Products: Fee for Services
While ISOs are uncomfortable paying for storage services through transmission access charges that passively incorporate storage into the grid, some have been receptive to storage competing to provide fixed services like fast frequency response, capacity, or regulation that projects can provide on a technology-neutral basis. But technological neutrality may not be achievable in many cases where services were defined before batteries and other clean technologies like renewables changed the game. Order 841 was meant to push open this door, but implementation plans still leave much to be desired.
Source: Lazard Levelized Cost of Storage 4.0 (2018) https://www.lazard.com/media/450774/lazards-levelized-cost-of-storage-version-40-vfinal.pdf
Theoretically, fitting storage into technology-neutral products should be simple. But storage resources are energy-limited (they can’t just convert fuel to electricity forever), they must be charged and take more energy to charge then they provide back, and they may be entirely driven by power electronics (no spinning inertia).
These differences mean existing market product definitions are often ill-suited to include storage. And while most incumbent participants often provide ancillary services for just a fraction of their revenues, storage projects dedicated to a single service (such as regulation) could have their entire business model upended by simple rule changes.
Storage resource attributes like how fast they can change their output, their ability to reduce air pollution, or the quick and modular pace at which they can be deployed, are not always valued in markets. These attributes provide grid benefits but need revised power market rules to be properly valued. The standard equivalence for utilities between batteries and natural gas peakers seems to require a 1:4 power ratio, i.e. a 1 MW/4 megawatt-hour (MWh) battery.
Impact of 4-hour storage dispatch on net load in California on the peak demand.
Source: National renewable energy Laboratory, 2018. https://www.nrel.gov/docs/fy18osti/70905.pdf
However, shoehorning batteries into definitions based on other technologies is not necessarily economically efficient – some peak needs may last longer, some may be more sporadic, and others will change over time with the economics of generation sources. A battery’s highest value application may involve a portfolio including different power ratios.
Incremental peak demand reduction credit as a function of storage capacity in California using 2011 data.
Source: National Renewable Energy Laboratory, 2018. https://www.nrel.gov/docs/fy18osti/70905.pdf.
Collecting storage revenue by providing grid-needs through products aspiring for technology neutrality will always depend on the fine print. But shaping these products will be an uphill battle without proactive support from regulators and market operators. As a new competitive entrant to most markets, storage – especially battery storage – is not always in the best position to make sure rules value them at their best.
Consider PJM’s approach to incorporating storage into its capacity performance model. They propose that storage systems only qualify for capacity payments if they can provide ten hours of storage, a duration that severely disadvantages battery storage economics, even though it may provide much-needed capacity over shorter timescales.

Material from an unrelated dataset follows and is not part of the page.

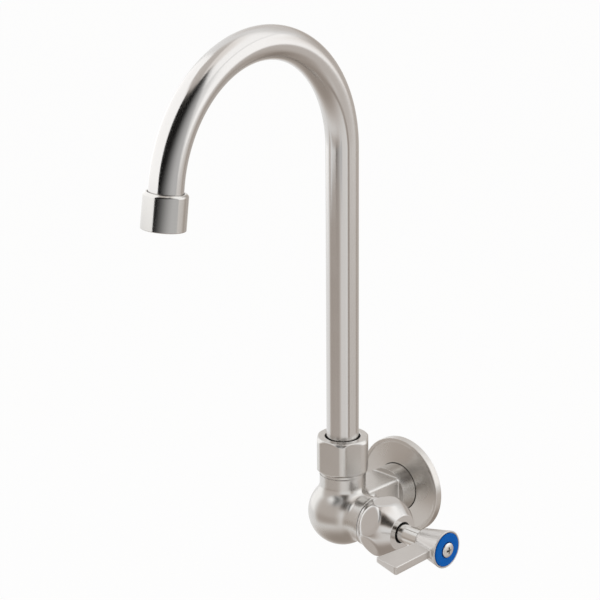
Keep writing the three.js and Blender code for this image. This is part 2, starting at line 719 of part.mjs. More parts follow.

Pay-days: Profiteer or Just an Independent Businessman?
One way for storage resources to avoid being shoehorned into the wrong glass slipper is to compete directly in energy markets. What could be simpler than arbitrage: buy low, sell high?
Unfortunately, today’s markets just don’t provide enough revenue this way. Consider daily wholesale electricity price differentials in two ISOs with the most market spikes, California’s CAISO and Texas’ ERCOT, where crudely estimated annual revenues from buying low and selling high each day (with no roundtrip losses) come out to $10-20 per kilowatt-hour (kWh) of storage capacity per year, not quite enough to be in the money yet but close to some of the prices we see coming out of vertical utilities like NV Energy’s recent announcement to add 100 MW of battery storage.

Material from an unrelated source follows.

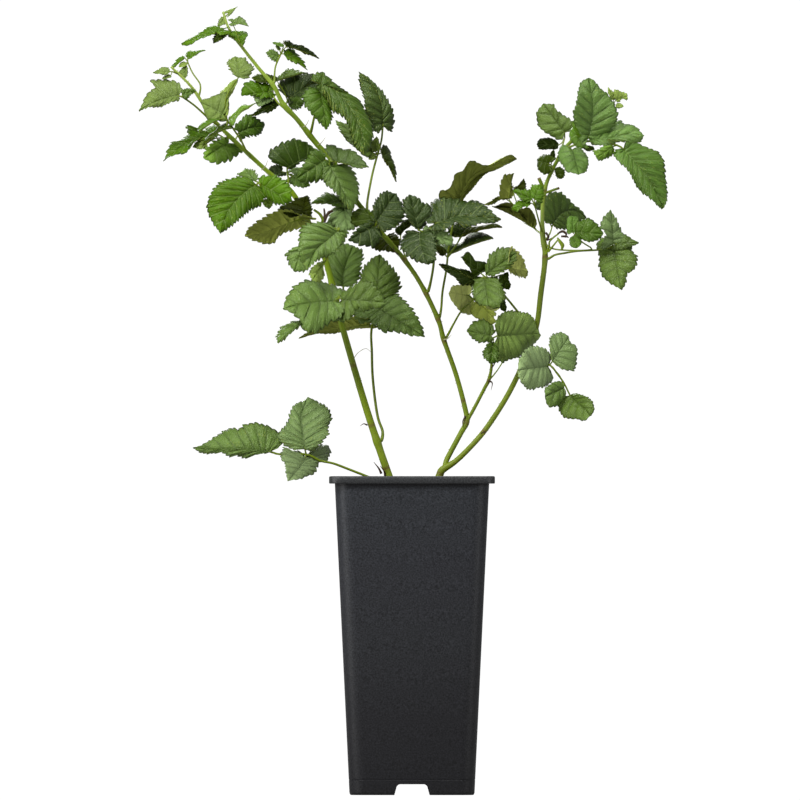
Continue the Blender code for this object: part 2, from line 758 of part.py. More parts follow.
def leaf(name, spec, parts, cutters):
    """A compound leaf: its stalk runs on into the first leaflet, and the others branch from the fork."""
    route = leaf_route(spec)
    fork = route[-1]
    whole = None
    spares = []
    for index, leaflet in enumerate(spec.leaflets):
        via = [Vector((x, spec.depth, z)) for x, z in leaflet.via]
        radius = spec.radius if index == 0 else spec.radius * BRANCH_RADIUS
        start = route if index == 0 else [fork]
        place = cutters if index else parts
        solid = leaflet_solid(f"{name}_{index}", [*start, *via], radius, leaflet, spec.depth, place)
        if whole is None:
            whole = solid
        else:
            boolean(whole, solid, "UNION")
            spares.append(solid)
    return joined(name, whole, spares)


def joined(name, whole, spares):
    """Turn an object and the solids joined to it into one plain mesh."""
    bpy.context.view_layer.update()
    mesh = bpy.data.meshes.new_from_object(whole.evaluated_get(bpy.context.evaluated_depsgraph_get()))
    whole.modifiers.clear()
    whole.data = mesh
    whole.name = mesh.name = name
    for spare in spares:
        bpy.data.objects.remove(spare)
    return whole


def finish(piece, look, centre):
    """Give a piece its material and its place on the plant."""
    piece.data.materials.clear()
    piece.data.materials.append(look)
    piece.parent = centre


def main():
    clear_scene()
    parts = collection("potted_tayberry")
    cutters = collection("cutters")
    centre = bpy.data.objects.new("pot_centre", None)
    centre.location = (POT_X * MM, POT_Y * MM, 0)
    parts.objects.link(centre)
    finish(pot(parts, cutters), material("pot_plastic", POT_GREY), centre)
    finish(soil(parts, cutters), material("compost", SOIL_BROWN), centre)
    for cutter in cutters.objects:
        cutter.parent = centre
    bark = material("cane_bark", CANE_GREEN)
    for name in CANES:
        finish(tube(name, cane_course(name), parts), bark, centre)
    green = material("leaf_green", LEAF_GREEN)
    for name, spec in LEAVES.items():
        finish(leaf(name, spec, parts, cutters), green, centre)


main()
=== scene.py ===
"""The looks of the potted tayberry plant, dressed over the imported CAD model.

The plant's courses are in millimetres from the pot's middle: X and Z are its width and height seen from the front,
Y is its depth, and the front is -Y. They repeat the CAD source's values, except that leaf_dark_top grows a little
further forward and the first leaflet of leaf_low_left is turned more to the viewer. place() turns them into the row
frame.
"""

import json
import math
import random
from collections import namedtuple

import bmesh
import bpy
import numpy as np
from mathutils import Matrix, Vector, noise

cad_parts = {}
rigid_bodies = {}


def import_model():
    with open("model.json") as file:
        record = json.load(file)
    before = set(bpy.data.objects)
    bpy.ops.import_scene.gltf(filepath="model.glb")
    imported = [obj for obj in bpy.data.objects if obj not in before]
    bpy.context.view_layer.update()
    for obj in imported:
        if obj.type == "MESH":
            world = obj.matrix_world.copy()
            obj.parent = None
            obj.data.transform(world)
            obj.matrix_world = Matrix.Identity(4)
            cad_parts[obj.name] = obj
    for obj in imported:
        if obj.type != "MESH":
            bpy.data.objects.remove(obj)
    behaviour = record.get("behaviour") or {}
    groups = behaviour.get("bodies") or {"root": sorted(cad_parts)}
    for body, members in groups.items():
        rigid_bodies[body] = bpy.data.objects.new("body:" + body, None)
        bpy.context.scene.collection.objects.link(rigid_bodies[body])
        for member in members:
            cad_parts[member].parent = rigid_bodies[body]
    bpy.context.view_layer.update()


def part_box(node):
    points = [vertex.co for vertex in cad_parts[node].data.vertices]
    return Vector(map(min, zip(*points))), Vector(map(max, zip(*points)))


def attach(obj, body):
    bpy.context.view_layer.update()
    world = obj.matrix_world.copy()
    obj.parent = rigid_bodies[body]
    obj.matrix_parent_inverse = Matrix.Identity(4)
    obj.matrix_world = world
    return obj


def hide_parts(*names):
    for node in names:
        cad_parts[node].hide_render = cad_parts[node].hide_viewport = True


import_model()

MM = 0.001
pot_low, pot_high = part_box("pot")
CENTRE = Vector(((pot_low.x + pot_high.x) / 2, (pot_low.y + pot_high.y) / 2, 0))

# The camera looks at the plant level with the pot's rim, from far enough to see it without perspective.
VIEW_DISTANCE = 25.0
VIEW_HEIGHT = 0.25
VIEW_MIDDLE = Vector((-0.0094, 0, 0.3097))
VIEW_WIDTH = 0.628
SENSOR = 36

# The studio, in metres: the floor, the white that the camera sees, the dimmer light that comes from all round, and
# the lights as (name, place, size, watts), all turned to one point.
FLOOR_SIZE, FLOOR_HEIGHT = 3, -0.0002
SHEET_GLOW = 1.05
WALL_LIGHT = 0.21
LIT_MIDDLE = (0, 0, 0.35)
LIGHTS = (
    ("key", (-1.1, -1.7, 1.9), 0.7, 56),
    ("top", (0.3, -0.1, 2.3), 0.9, 30),
    ("left", (-1.6, -0.72, 0.5), 0.6, 12),
    ("right", (1.6, -0.8, 0.5), 0.5, 6),
    ("back", (-0.5, 2.2, 1.1), 0.9, 22),
)

# The gloss of what is given none of its own.
GLOSS = 0.3

# The pot: half its width at the foot and how fast it widens, its wall, and the corners of its body and its rim.
FOOT_HALF = 49
TAPER = (60.5 - FOOT_HALF) / 244
WALL = 1.5
BODY_CORNER, RIM_CORNER, RIM_HALF = 13, 9, 65
CORNER_STEPS = 9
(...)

The closer to a real-time market storage operates in, and the higher the power ratio, the more revenue is available from arbitrage. For example, a battery storage unit with a 4:1 power ratio (4MW to 1 MWh) and 20 percent round-trip losses operating in the 2017 Houston load-zone real-time market could make as much as $57/kWh-year. This system would likely cost $300-400/kWh plus some extra costs associated to the high power ratio, making it a possibly attractive investment, especially with high prices expected across ERCOT in coming summers.
This contrasts with other ISOs with lower price differentials, and thus highlights the efficiency with which energy-only power markets can point to where investments have the most value.
Even if energy arbitrage revenues become sufficient to support storage investments, today’s markets still maintain some barriers. In ESA’s analysis of Order 841 compliance plans for participation models, bidding parameters, and state-of-charge-management, almost all the ISOs failed to fully comply.
Today’s Energy Storage Opportunity, Tomorrow’s Energy System Disruptor
Storage has jumped from tomorrow’s clean technology to one of today’s regulatory agenda drivers, but the industry’s true potential has yet to be tapped, especially as it covers multiple value streams.
Storage projects are innately well-suited to access multiple value streams. A clever storage operator in ERCOT will switch between bidding into ancillary regulation markets one day to arbitraging energy price in another day for maximum revenue potential. But Order 841 compliance proposals can make this type of switching problematic.
Like many leading ISOs, ISO-NE co-optimizes energy and ancillary markets, obviating the need for participating resources to figure which market they should bid in for best revenues. Theoretically, this arrangement should help storage economics, but instead ISO-NE rules for ancillary markets force resources to “de-rate” (i.e. pretend they can only run at a lower power output) whenever they are bid in the energy market. This prevents a battery from squeezing out as much output as possible during system peak because it must maintain the ability to provide a full hour of output on the back side of that peak (when it is less necessary) to satisfy ancillary market rules.
These type of issues illustrate how disruptive storage can be to existing market paradigms. As more and more storage comes online, ISOs will need to evolve through new rules and market structures to accommodate the technology’s potential – and make a better showing of implementing FERC’s Order 841 – in order to maximize benefits for today’s electricity consumers.